Russia is obviously superior militarily, with Ukraine having no chance of victory. But the Western insistence on sending arms, instead of mediating peace, makes it possible for the Ukrainians to prolong the conflict, even without making military progress. Furthermore, it is estimated that one-third of the soldiers currently in combat on the Ukrainian side are foreign mercenaries, including retired NATO soldiers – which shows that the West is indeed at war with Russia.

In this policy of anti-Russian aggression, US allies obey Washington’s orders even without benefiting in any way. The year ends with winter arriving in Europe and generating an unprecedented energy crisis, as the EU decided to adhere to the policy of economic sanctions, which has been encouraged by the US against Russia since the beginning of the operation in Ukraine. The US, UK and EU promote all sorts of boycotts against Moscow, while, on the other hand, the emerging world rejects this anti-strategic policy and builds an order more and more based on pragmatism and solidarity.

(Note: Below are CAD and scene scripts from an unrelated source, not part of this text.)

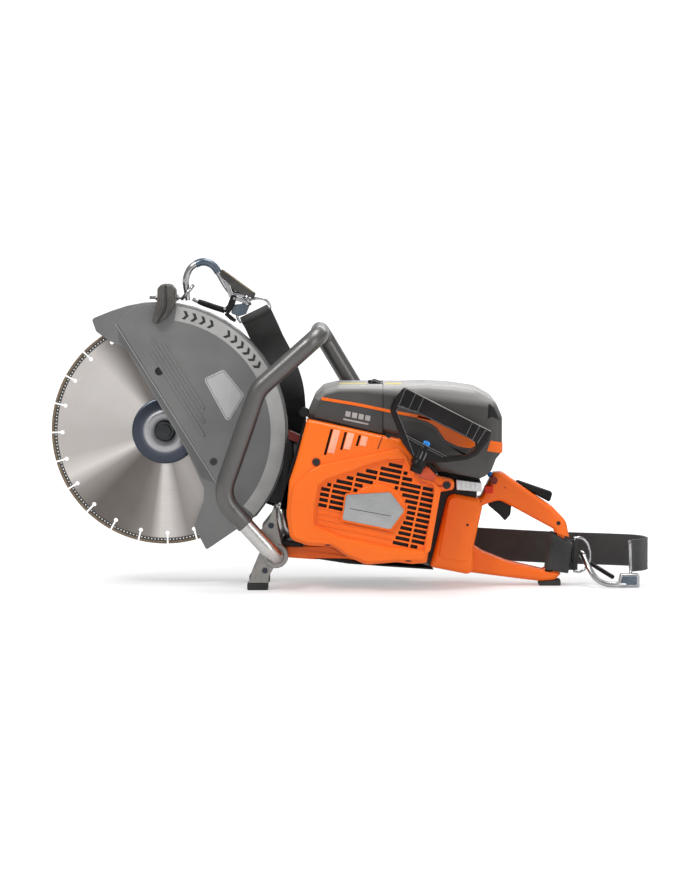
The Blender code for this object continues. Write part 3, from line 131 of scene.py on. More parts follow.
def moulded(
    name, slot, dark, light, rough, mottle=35, grain=1500, depth=0.00006, spread=0.06, coat=0.0,
    metallic=0.0, wear=None, specular=0.5,
):
    """A moulded or cast surface: slow colour changes, fine grain, uneven gloss, and any wear as scuffs."""
    made = Graph(name, slot)
    colour = made.ramp(made.noise(mottle, 5), [(0.35, dark), (0.65, light)])
    gloss = made.span(made.noise(mottle * 4, 4), rough - spread, rough + spread)
    if wear:
        scuffs = made.noise(240, 6, roughness=0.75)
        mask = made.span(scuffs, 0.0, 0.55, 0.66, 0.74)
        colour = made.mix(mask, colour, (*wear, 1.0))
    normal = made.bump(made.noise(grain, 2), depth, 0.6)
    return made.set(
        Base_Color=colour, Roughness=gloss, Metallic=metallic, Coat_Weight=coat, Coat_Roughness=0.15,
        Normal=normal, Specular_IOR_Level=specular,
    )


ORANGE = moulded(
    "orange_plastic", "orange_shell", (0.86, 0.136, 0.005), (0.92, 0.158, 0.006), 0.36, mottle=9, grain=1300,
    coat=0.12, depth=0.00003, specular=0.3,
)
COVER = moulded(
    "cover_plastic", "dark_cover", (0.04, 0.039, 0.038), (0.052, 0.05, 0.048), 0.42, grain=2600, depth=0.0001,
)
BLACK = moulded(
    "black_plastic", "black_plastic", (0.006, 0.0048, 0.005), (0.011, 0.009, 0.0093), 0.33, grain=2200,
    specular=0.22,
)
# Near-black for dark joints and seams, and painted shade in holes, slots and gaps.
JOINT_AND_HOLLOW_SHADE = moulded("dark_joints_and_hollow_shade", "black_plastic", (0.004, 0.004, 0.004), (0.008, 0.008, 0.008), 0.7)
RUBBER = moulded(
    "rubber", "rubber", (0.018, 0.018, 0.018), (0.032, 0.031, 0.031), 0.72, grain=1800, depth=0.0001,
)
KNOB = moulded(
    "knob_rubber", "grip_rubber", (0.058, 0.053, 0.048), (0.082, 0.076, 0.07), 0.5, grain=1500, depth=0.0001,
)
GRIP = moulded(
    "grip_coating", "grip_rubber", (0.13, 0.127, 0.125), (0.142, 0.139, 0.136), 0.34, mottle=8, grain=2600,
    depth=0.00003, spread=0.02, metallic=0.7,
)
CASTING = moulded(
    "guard_paint", "guard_casting", (0.15, 0.15, 0.15), (0.174, 0.174, 0.172), 0.4, mottle=22, grain=1900,
    depth=0.00008, metallic=0.25, wear=(0.33, 0.33, 0.32),
)
ARM_PAINT = moulded(
    "arm_paint", "guard_casting", (0.055, 0.056, 0.058), (0.085, 0.086, 0.088), 0.42, grain=1500,
    depth=0.00012, metallic=0.3, wear=(0.2, 0.2, 0.2),
)
ENGINE = moulded(
    "engine_casting", "engine_castings", (0.05, 0.05, 0.053), (0.095, 0.095, 0.098), 0.55, grain=1100,
    depth=0.00025, metallic=0.6,
)
DARK_STEEL = moulded(
    "dark_steel", "dark_steel", (0.03, 0.036, 0.048), (0.055, 0.062, 0.078), 0.33, grain=900, depth=0.00003,
    metallic=0.85,
)
FOAM = moulded(
    "filter_foam", "filter_foam", (0.1, 0.085, 0.04), (0.3, 0.26, 0.14), 0.95, grain=700, depth=0.0008,
)
RED = moulded("red_plastic", "red_plastic", (0.62, 0.03, 0.006), (0.74, 0.04, 0.01), 0.42, specular=0.25)
MAROON = moulded(
    "dark_red_plastic", "red_plastic", (0.12, 0.012, 0.008), (0.18, 0.02, 0.014), 0.42, specular=0.3,
)
BLUE = moulded("blue_plastic", "blue_plastic", (0.01, 0.16, 0.62), (0.02, 0.26, 0.85), 0.4)
FILM = moulded(
    "reflective_film", None, (0.36, 0.355, 0.345), (0.43, 0.425, 0.415), 0.36, grain=900, depth=0.00008,
    metallic=0.2,
)
INK = moulded("printed_black", None, (0.012, 0.012, 0.012), (0.022, 0.022, 0.022), 0.4)
YELLOW = moulded("yellow_film", None, (0.62, 0.48, 0.02), (0.7, 0.56, 0.04), 0.35)
PALE_ORANGE = moulded("pale_orange_bar", "orange_shell", (0.9, 0.36, 0.22), (0.94, 0.44, 0.28), 0.35)


def brushed(name, slot, dark, light, rough, direction, metallic=1.0, depth=0.00004):
    """Metal with fine scratches that run along one axis of the object's own space."""
    made = Graph(name, slot)
    stretch = made.add("Mapping", {"Vector": made.place, "Scale": direction}).outputs["Vector"]
    lines = made.noise(1.0, 4, stretch)
    colour = made.ramp(made.mix(0.35, lines, made.noise(40, 4)), [(0.35, dark), (0.65, light)])
    normal = made.bump(lines, depth, 0.5)
    return made.set(
        Base_Color=colour, Roughness=made.span(lines, rough - 0.07, rough + 0.07), Metallic=metallic,
        Normal=normal,
    )


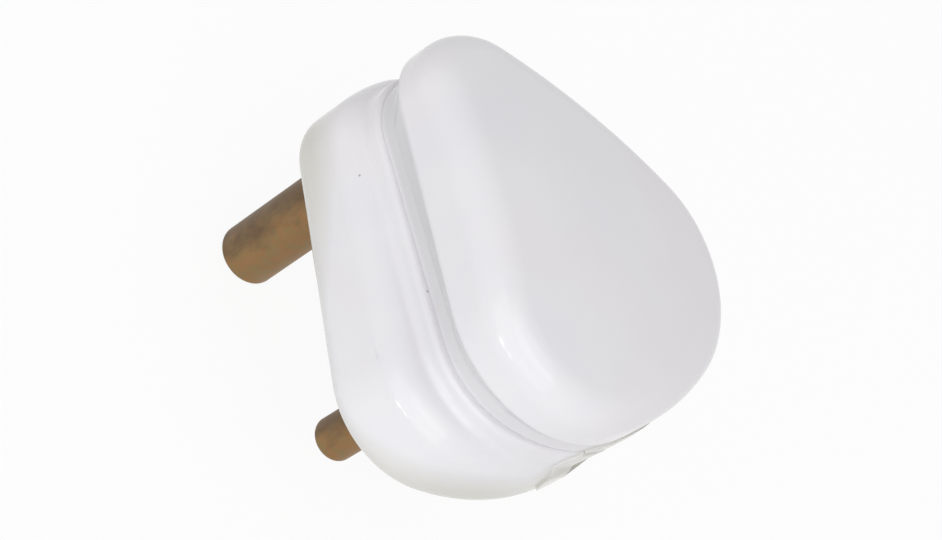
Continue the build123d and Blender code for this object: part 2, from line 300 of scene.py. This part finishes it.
def floor_paper():
    """White paper that glows where it is seen, so that only a faint shadow is left on it."""
    paper = Material("floor_paper", Base_Color=PAPER_WHITE, Roughness=0.9, Specular_IOR_Level=0.1)
    glow = paper.add("ShaderNodeEmission", Color=FULL_WHITE, Strength=1.0)
    whiten = paper.add("ShaderNodeMixShader")
    paper.put(whiten.inputs[0], paper.math("MULTIPLY", seen(paper.tree), GLOW_SHARE))
    paper.put(whiten.inputs[1], paper.shader.outputs["BSDF"])
    paper.put(whiten.inputs[2], glow.outputs["Emission"])
    paper.put(paper.tree.nodes["Material Output"].inputs["Surface"], whiten.outputs["Shader"])
    return paper.data


def lamp(name, direction, distance, width, height, power):
    """A lamp with a soft face that looks at the plug from a direction."""
    light = bpy.data.lights.new(name, "AREA")
    light.shape = "RECTANGLE"
    light.size = width
    light.size_y = height
    light.energy = power
    lamp_object = bpy.data.objects.new(name, light)
    scene.collection.objects.link(lamp_object)
    direction = Vector(direction).normalized()
    lamp_object.location = Vector(HEART) + direction * distance
    lamp_object.rotation_mode = "QUATERNION"
    lamp_object.rotation_quaternion = (-direction).to_track_quat("-Z", "Y")


def studio_world():
    """A world that is white where it is seen and soft grey where it lights."""
    world = bpy.data.worlds.new("studio")
    scene.world = world
    world.use_nodes = True
    tree = world.node_tree
    level = tree.nodes.new("ShaderNodeMapRange")
    level.inputs["To Min"].default_value = WORLD_LIGHT
    level.inputs["To Max"].default_value = 1.0
    tree.links.new(seen(tree), level.inputs["Value"])
    background = tree.nodes["Background"]
    background.inputs["Color"].default_value = FULL_WHITE
    tree.links.new(level.outputs["Result"], background.inputs["Strength"])


# Materials of the pieces
white_moulding()
pin_brass()
washer_fibre()
plain("clamp_moulding", CLAMP_WHITE, ["cord_clamp_bar"], grain=400.0, smooth=0.4, rough=0.5, IOR=1.5)
brass_fittings = ["earth_terminal_screw", "live_terminal_screw", "neutral_terminal_screw", "cover_insert"]
plain("screw_brass", SCREW_BRASS, brass_fittings, grain=700.0, smooth=0.25, rough=0.38, Metallic=1.0)
steel_screws = ["case_screw", "left_clamp_screw", "right_clamp_screw"]
plain("screw_steel", SCREW_STEEL, steel_screws, grain=700.0, smooth=0.25, rough=0.4, Metallic=1.0)

# Floor just under the earth pin's tip
FLOOR_WIDTH = 6
TIP_GAP = 0.00002
bpy.ops.mesh.primitive_plane_add(size=FLOOR_WIDTH, location=(0, 0, PIN_TIP - TIP_GAP))
floor = bpy.context.object
floor.name = "floor"
floor.data.materials.append(floor_paper())

# Light: a large soft lamp from the left, a smaller one from above, and two small ones for the highlights
lamp("softbox", (-0.84, -0.14, 0.53), distance=0.65, width=0.95, height=0.7, power=1.75)
lamp("top", (-0.43, -0.25, 0.87), distance=0.7, width=0.5, height=0.5, power=0.65)
lamp("spot_left", (-0.99, 0.04, 0.01), distance=0.27, width=0.03, height=0.03, power=0.02)
lamp("spot_right", (-0.98, -0.13, 0.03), distance=0.27, width=0.02, height=0.02, power=0.009)
studio_world()

# Camera at the photograph's angle: it looks at a point inside the plug, and angles are in degrees
LOOKS_AT = Vector((-0.001592, 0.0075, 0.008218))
AWAY = 0.291125
AZIMUTH = -179.4629
ELEVATION = 41.6908
ROLL = 57.5355
IMAGE_WIDTH = 942
FOCAL_LENGTH_IN_PIXELS = 2800
SENSOR_WIDTH = 36
camera_data = bpy.data.cameras.new("camera")
camera = bpy.data.objects.new("camera", camera_data)
scene.collection.objects.link(camera)
level_turn = Matrix.Rotation(radians(AZIMUTH + 90), 4, "Z")
tilt = Matrix.Rotation(radians(90 - ELEVATION), 4, "X")
roll = Matrix.Rotation(radians(ROLL), 4, "Z")
back_off = Matrix.Translation((0, 0, AWAY))
camera.matrix_world = Matrix.Translation(LOOKS_AT) @ level_turn @ tilt @ roll @ back_off
camera_data.sensor_width = SENSOR_WIDTH
camera_data.lens = FOCAL_LENGTH_IN_PIXELS / IMAGE_WIDTH * SENSOR_WIDTH
camera_data.clip_start = 0.01
camera_data.clip_end = 20
scene.camera = camera
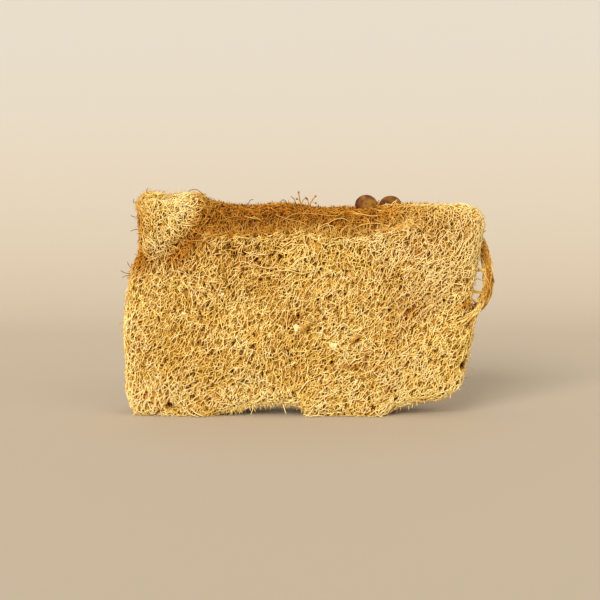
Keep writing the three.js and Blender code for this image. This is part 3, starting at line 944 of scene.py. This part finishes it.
SPRIGS = [
    ([(-3.4, 3, 99), (-3.6, 1.6, 104), (-4.3, 0.8, 107.6), (-4.7, 0.5, 110.2)], 0.34, 0.32, 0.6),
    ([(-3.4, 3, 100), (-3.2, 1.6, 104.6), (-2.2, 1.2, 106.6), (-1.0, 1, 107.4)], 0.28, 0.32, 0.6),
    ([(-3.7, 1.4, 105), (-4.8, 0.9, 106.6), (-5.6, 0.7, 106.9)], 0.26, 0.5, 0.55),
    ([(0.8, 3, 99), (0.9, 1.8, 104), (2.2, 1, 106.4), (3.7, 0.5, 108.2)], 0.34, 0.32, 0.6),
    ([(0.8, 3, 100), (0.3, 1.8, 104.6), (-0.4, 1.5, 106.8)], 0.26, 0.32, 0.6),
    ([(1.5, 1.4, 105.4), (2.6, 0.9, 105.4), (3.8, 0.8, 104.8)], 0.26, 0.5, 0.55),
]
TIP_RADIUS = 0.55
TIP_REACH = 0.5
ROUTE_STEP = 0.9


def along_route(points, count):
    """Evenly shared points on a smooth curve through the given points."""
    points = np.array(points, float)
    gaps = np.linalg.norm(np.diff(points, axis=0), axis=-1)
    travelled = np.concatenate([[0], np.cumsum(gaps)])
    share = np.linspace(0, travelled[-1], count)
    return stacked(*[curve(list(zip(travelled, axis)))(share) for axis in points.T])


def add_route(bundle, points, radius, tone, stain, sides=SIDES):
    """One fibre along a route, thinner at its ends."""
    length = np.linalg.norm(np.diff(np.array(points, float), axis=0), axis=-1).sum()
    path = along_route(points, max(4, round(length / ROUTE_STEP)))[None]
    ups = np.zeros_like(path) + (0.1, -1, 0.2)
    share = np.linspace(0, 1, path.shape[1])
    thick = radius * (0.7 + 0.3 * np.sin(math.pi * share) + 0.1 * np.sin(9 * share))[None]
    tones = np.zeros(path.shape[:2] + (2,)) + (tone, stain)
    add_tubes(bundle, path, ups, thick, tones, sides)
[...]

The plan to boycott the Russian economy with coercion went absolutely wrong, as the sanctions forced even greater integration between Russia, China and India – and consequently between these countries and all other emerging partners that maintain close ties with them. Furthermore, the current situation has accelerated the de-dollarization process, with Russia currently trading energy and oil in rubles.

With no chance of victory in Ukraine, the West resorts to attacks on its enemies in other parts of the world. In August, US Speaker of the House of Representatives Nancy Pelosi visited Taiwan, violating Chinese sovereignty over the island, as Beijing had formally prohibited the visit. The case generated an unprecedented security crisis, with China responding to American provocation through military dissuasion exercises in the Taiwan Strait. Indeed, there is danger of escalation in the near future, and, very irresponsibly, the US promises to support Taiwan militarily if China intervenes on the island, which puts the world at serious risk.

At the same time, the US is trying at all costs to foment social chaos in China in other ways. Protests against the Chinese health policy are encouraged, for example. The aim is to destabilize the country in every possible way. Something similar happens in Iran, where an attempt of color revolution was started in October, with violent protests taking place, even with the use of firearms and terrorist methods by the “demonstrators”.

Also, as a domino-effect, other security crises have been worsening recently. For example, Azerbaijani terrorists began roadblocks and generated a humanitarian crisis in the Artsakh region, as well as started several provocations against Russian peacekeepers. Another point of constant friction has been Kosovo, where armed groups have attacked Serbian forces and disrespected existing peace conventions.

In all cases, what we can see is a simple process of attempt by pro-Western forces to foment chaos in as many regions as possible to try to obtain victories in places other than Ukraine, where the Russians maintain control over the military situation. Most of these destabilization and boycott attempts have been neutralized, but the risks of escalation and the emergence of new conflicts are real.

In fact, the world situation will only stabilize when the US realizes that the unipolar world order can no longer be maintained. 2022 was the birth year of multipolarity, as emerging countries came together to say “no” to Western sanctions and continue trading freely with Russia and China. Obviously, the BRICS are a key player in this world transition, as we can see with the growing interest on the part of new countries to join the group.

In 2023, the situation will certainly continue in the same direction. Geopolitical changes tend to be positive for countries in favor of multipolarity, but the process of consolidating these changes will be done with a lot of struggle and conflict, as the West will resist as much as possible, with all its means. At some point, however, the West will have to admit its defeat and negotiate with the emerging countries a peaceful reformulation of the global order.